## Direction
Determine how many lines of the entries contain "axis". Reply with that number alone.

Structured object records:
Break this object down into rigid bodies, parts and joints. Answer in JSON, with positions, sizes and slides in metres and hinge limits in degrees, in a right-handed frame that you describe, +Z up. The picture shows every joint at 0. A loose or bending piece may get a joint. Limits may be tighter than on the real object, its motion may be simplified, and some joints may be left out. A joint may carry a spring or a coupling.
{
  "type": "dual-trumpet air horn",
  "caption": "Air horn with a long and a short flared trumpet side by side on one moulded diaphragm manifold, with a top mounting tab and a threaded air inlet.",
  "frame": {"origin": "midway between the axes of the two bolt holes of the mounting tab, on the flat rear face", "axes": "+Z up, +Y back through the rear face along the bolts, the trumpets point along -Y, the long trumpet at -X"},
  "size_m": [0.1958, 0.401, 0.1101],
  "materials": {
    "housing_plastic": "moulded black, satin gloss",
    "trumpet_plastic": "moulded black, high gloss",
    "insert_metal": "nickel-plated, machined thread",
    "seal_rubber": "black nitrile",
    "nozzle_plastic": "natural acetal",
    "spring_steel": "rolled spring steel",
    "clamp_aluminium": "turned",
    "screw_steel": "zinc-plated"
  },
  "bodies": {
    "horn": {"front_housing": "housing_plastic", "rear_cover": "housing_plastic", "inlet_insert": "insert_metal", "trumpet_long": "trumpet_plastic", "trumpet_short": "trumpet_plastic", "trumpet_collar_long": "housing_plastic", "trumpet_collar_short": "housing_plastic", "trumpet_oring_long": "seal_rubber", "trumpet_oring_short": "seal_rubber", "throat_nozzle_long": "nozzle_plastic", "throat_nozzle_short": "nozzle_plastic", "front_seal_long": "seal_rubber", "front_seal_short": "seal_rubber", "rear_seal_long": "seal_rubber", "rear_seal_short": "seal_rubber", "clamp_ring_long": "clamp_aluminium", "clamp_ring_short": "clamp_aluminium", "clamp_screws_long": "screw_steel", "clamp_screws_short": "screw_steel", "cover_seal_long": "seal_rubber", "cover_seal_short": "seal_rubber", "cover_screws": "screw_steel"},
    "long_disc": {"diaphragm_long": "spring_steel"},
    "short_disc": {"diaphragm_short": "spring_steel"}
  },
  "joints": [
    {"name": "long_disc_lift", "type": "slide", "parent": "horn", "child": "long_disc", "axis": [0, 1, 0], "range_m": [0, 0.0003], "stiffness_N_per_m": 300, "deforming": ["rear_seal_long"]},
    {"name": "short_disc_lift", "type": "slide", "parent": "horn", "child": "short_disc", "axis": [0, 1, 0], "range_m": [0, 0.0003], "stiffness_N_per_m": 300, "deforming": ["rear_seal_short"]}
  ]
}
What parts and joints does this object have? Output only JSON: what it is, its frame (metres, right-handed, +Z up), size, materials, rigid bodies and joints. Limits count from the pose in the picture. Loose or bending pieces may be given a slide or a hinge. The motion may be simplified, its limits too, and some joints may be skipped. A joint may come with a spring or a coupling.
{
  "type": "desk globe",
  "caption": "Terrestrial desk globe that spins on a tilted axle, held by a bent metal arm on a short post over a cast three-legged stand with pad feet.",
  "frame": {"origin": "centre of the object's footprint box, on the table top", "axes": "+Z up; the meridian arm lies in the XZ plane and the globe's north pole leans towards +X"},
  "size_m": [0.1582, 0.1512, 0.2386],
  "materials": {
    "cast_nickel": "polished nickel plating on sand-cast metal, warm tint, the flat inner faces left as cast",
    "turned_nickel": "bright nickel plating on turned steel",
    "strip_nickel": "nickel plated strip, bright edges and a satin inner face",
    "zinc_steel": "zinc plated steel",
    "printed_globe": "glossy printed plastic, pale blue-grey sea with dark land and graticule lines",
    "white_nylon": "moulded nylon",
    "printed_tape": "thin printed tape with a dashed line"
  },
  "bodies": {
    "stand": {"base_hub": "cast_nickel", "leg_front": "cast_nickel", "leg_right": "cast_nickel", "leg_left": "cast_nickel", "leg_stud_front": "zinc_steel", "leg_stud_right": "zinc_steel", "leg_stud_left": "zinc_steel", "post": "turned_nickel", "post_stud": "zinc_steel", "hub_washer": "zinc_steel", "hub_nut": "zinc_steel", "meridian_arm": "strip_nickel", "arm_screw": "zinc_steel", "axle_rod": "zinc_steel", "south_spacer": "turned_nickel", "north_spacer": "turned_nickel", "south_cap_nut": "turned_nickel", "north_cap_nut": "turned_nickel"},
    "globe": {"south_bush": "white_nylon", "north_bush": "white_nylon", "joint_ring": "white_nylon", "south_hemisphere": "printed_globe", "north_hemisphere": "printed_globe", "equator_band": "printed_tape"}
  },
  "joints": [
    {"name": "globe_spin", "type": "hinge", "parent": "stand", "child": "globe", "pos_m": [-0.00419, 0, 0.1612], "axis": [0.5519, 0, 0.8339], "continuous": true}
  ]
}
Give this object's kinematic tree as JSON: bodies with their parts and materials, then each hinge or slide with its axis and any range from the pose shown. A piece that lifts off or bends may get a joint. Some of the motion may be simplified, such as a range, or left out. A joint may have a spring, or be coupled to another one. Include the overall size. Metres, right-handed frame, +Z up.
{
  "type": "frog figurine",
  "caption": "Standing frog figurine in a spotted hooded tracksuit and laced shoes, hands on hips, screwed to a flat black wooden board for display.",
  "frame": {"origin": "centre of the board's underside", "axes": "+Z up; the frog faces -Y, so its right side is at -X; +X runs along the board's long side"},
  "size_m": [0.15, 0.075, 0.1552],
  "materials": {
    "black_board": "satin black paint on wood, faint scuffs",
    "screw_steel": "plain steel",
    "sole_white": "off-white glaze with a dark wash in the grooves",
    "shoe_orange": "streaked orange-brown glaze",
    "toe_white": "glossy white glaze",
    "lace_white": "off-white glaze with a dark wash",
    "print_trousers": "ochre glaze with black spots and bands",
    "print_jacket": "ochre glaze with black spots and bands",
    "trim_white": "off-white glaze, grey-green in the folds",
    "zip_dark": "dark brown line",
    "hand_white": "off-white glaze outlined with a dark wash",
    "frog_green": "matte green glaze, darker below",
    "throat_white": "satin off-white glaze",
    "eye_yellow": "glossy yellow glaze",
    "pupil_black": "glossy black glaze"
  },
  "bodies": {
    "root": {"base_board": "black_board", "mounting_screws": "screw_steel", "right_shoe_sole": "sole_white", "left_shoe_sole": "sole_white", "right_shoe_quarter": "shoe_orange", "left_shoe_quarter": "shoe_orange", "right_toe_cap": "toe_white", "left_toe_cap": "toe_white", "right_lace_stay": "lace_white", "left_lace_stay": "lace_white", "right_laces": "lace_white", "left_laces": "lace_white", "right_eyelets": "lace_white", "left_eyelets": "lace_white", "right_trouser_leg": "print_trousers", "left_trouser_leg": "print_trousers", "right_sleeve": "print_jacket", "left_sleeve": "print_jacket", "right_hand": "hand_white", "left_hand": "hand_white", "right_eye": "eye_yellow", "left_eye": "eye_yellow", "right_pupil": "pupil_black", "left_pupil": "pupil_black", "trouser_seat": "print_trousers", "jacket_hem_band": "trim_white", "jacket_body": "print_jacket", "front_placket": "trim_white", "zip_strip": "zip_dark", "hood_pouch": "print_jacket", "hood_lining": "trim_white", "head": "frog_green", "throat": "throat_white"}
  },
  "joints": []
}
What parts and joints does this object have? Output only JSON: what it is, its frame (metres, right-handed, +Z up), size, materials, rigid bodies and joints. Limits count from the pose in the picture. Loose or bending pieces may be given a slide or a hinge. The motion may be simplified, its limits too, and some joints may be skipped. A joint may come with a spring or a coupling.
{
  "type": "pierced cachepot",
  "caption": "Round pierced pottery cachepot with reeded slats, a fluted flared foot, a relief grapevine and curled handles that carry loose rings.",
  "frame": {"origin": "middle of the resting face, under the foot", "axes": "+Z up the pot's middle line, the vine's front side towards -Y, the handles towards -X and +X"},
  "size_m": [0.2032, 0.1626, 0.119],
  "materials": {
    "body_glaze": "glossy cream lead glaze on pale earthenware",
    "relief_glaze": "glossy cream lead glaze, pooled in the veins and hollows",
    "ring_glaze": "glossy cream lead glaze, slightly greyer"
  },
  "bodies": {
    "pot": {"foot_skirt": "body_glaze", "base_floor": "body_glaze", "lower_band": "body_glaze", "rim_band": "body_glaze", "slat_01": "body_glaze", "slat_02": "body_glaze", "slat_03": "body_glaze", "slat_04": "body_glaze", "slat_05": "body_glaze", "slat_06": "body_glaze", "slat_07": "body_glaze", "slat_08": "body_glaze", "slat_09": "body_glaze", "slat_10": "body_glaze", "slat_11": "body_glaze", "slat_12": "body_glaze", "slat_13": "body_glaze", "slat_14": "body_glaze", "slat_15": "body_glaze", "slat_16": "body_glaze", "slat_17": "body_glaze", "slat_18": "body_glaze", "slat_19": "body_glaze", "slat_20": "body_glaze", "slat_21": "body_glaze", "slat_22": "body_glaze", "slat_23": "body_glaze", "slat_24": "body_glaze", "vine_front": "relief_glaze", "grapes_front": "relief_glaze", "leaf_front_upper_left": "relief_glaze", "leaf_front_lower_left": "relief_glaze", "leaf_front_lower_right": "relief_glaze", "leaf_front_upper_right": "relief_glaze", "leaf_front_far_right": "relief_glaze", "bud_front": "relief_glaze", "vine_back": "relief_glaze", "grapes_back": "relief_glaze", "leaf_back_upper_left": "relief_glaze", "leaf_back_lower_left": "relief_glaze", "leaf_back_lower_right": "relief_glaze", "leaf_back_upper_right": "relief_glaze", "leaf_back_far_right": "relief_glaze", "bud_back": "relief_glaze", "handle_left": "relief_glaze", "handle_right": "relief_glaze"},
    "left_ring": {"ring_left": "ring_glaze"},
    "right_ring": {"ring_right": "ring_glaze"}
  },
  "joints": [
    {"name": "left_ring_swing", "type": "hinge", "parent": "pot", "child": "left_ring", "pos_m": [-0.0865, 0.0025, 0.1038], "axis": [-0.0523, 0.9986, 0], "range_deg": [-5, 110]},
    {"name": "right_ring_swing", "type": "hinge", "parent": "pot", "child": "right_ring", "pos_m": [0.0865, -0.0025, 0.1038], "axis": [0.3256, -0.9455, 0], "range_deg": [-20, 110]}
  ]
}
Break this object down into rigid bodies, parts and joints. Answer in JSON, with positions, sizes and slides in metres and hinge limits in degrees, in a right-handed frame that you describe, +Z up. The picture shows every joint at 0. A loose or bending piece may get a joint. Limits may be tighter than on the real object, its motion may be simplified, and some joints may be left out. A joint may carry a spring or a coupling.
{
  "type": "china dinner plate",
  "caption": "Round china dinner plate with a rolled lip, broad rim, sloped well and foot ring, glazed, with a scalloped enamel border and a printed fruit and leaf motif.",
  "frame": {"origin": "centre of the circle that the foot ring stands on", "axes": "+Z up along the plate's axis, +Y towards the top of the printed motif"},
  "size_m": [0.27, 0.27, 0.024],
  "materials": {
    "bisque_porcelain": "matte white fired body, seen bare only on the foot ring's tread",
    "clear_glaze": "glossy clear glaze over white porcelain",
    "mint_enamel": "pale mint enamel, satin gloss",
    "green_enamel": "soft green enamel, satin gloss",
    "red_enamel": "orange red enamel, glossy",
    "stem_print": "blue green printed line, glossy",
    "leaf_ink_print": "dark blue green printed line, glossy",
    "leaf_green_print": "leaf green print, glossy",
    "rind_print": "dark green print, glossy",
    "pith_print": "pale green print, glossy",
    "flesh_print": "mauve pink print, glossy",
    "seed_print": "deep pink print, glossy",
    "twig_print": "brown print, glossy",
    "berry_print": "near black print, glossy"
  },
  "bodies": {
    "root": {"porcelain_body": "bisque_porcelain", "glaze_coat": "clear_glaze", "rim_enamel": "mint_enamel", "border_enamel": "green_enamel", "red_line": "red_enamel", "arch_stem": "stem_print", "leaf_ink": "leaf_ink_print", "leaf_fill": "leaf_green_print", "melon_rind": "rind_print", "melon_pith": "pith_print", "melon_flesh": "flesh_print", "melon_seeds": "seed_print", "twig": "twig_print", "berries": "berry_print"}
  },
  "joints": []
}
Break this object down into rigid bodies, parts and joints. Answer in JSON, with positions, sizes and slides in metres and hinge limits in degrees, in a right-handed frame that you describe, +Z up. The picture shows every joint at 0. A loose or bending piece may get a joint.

## Response to the exercise
7